This program generates Sierpinski graphs associated to the Tower of Hanoi game. You can customize the amount of disks (and the number of tower) by calling the function generer
with the two numbers as arguments respectively. For example, you obtain a graph for 3 disks and 4 towers by calling generer(3, 4)
.
Tower of Hanoi is a game mostly known as three disks, placed by ascendant sizes on a column, that you have to move to a third column by swapping them from column to column (three total columns available) while always keeping heavier disks under lighter ones.
The main file is written recursively which makes it usable for any parameter. To use it, run the generer
command (generer(n: int = 3, colonnes: int = 3)
, n is the number of disks), it outputs a dictionary explained below.

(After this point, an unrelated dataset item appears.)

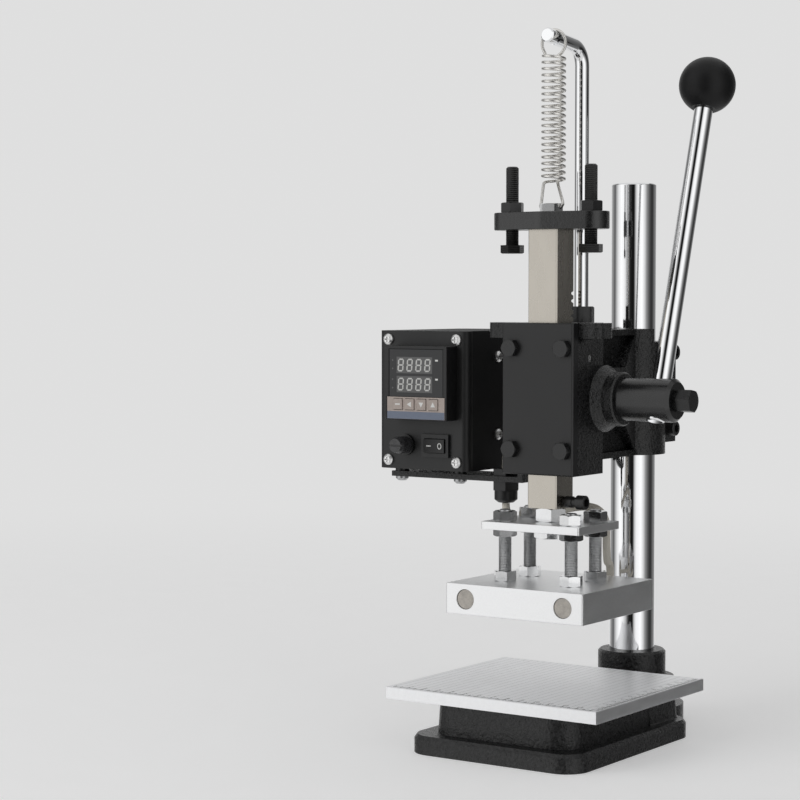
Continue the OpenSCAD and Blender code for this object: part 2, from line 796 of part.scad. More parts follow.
module gib_screw() {
    gib_len = head_w / 2 - guide_y - 0.7;
    color("#9a9c9e") translate([guide_y, gib_y, gib_z]) rotate([0, 90, 0]) difference() {
        cylinder(d = m5_d, h = gib_len);
        translate([0, 0, gib_len - 3]) hex(2.5, 4);
    }
}

module spring_rod() {
    color("#c9ccd0") {
        translate([0, rod_y, clamp_top - rod_seat_depth])
            cylinder(d = rod_d, h = bend_z - clamp_top + rod_seat_depth);
        translate([0, rod_y - rod_bend_r, bend_z]) rotate([90, 0, 90])
            rotate_extrude(angle = bend_turn) translate([rod_bend_r, 0]) circle(d = rod_d - 0.02);
        translate([0, arm_start_y, arm_start_z]) rotate([90 - rod_tilt, 0, 0]) {
            cylinder(d = rod_d, h = groove_at);
            cylinder(d = rod_d - 2 * rod_groove, h = groove_at + groove_w + 0.5);
            translate([0, 0, groove_at + groove_w])
                cylinder(d = rod_d, h = arm_len - 0.8 - groove_at - groove_w);
            translate([0, 0, arm_len - 0.8]) cylinder(d1 = rod_d, d2 = rod_d - 1.6, h = 0.8);
        }
    }
}

module rod_nut() {
    color("#a9adb0") translate([0, rod_y, clamp_top]) difference() {
        union() {
            cylinder(d = washer_d, h = washer_t);
            translate([0, 0, washer_t - 0.2]) rotate([0, 0, 12]) hex_blank(rod_nut_flats, rod_nut_h);
        }
        translate([0, 0, -slop]) cylinder(d = rod_d + 2 * bolt_clear, h = washer_t + rod_nut_h + 2 * slop);
    }
}

// Return spring: upper eye, body, left leg, hook through the bolt head, right leg
function eye_point(a) = [eye_r * cos(a), spring_y, eye_z + eye_r * sin(a)];
function coil_point(a) = [
    coil_r * cos(a),
    spring_y + coil_r * sin(a),
    coil_top - (coil_top - coil_bot) * (a - 180) / (360 * spring_turns)
];
function ease(s) = s * s * (3 - 2 * s);
function mix(a, b, s) = a + (b - a) * s;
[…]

The second file has a more understandable approach but much harder to generalize with more disks or columns. It outputs the same kind of object as the main function.
The output is a dictionary where each key is an object and each value is a list of every object it is linked to.
An object of the graph is a set of n letters, n being the number of disks. By ranking the disks by weight, the #k letter corresponds to the column where the #k disk is. A branch represents one (legal) move. The fastest solve is the shortest path from 'AA..A' to '&&..&' where '&' is the last column.
The classic graph, generated on 3 disks and 3 columns, is a triangle, named 'Sierpinski's Triangle'. However, if you extend to four columns, it becomes a square, and so on.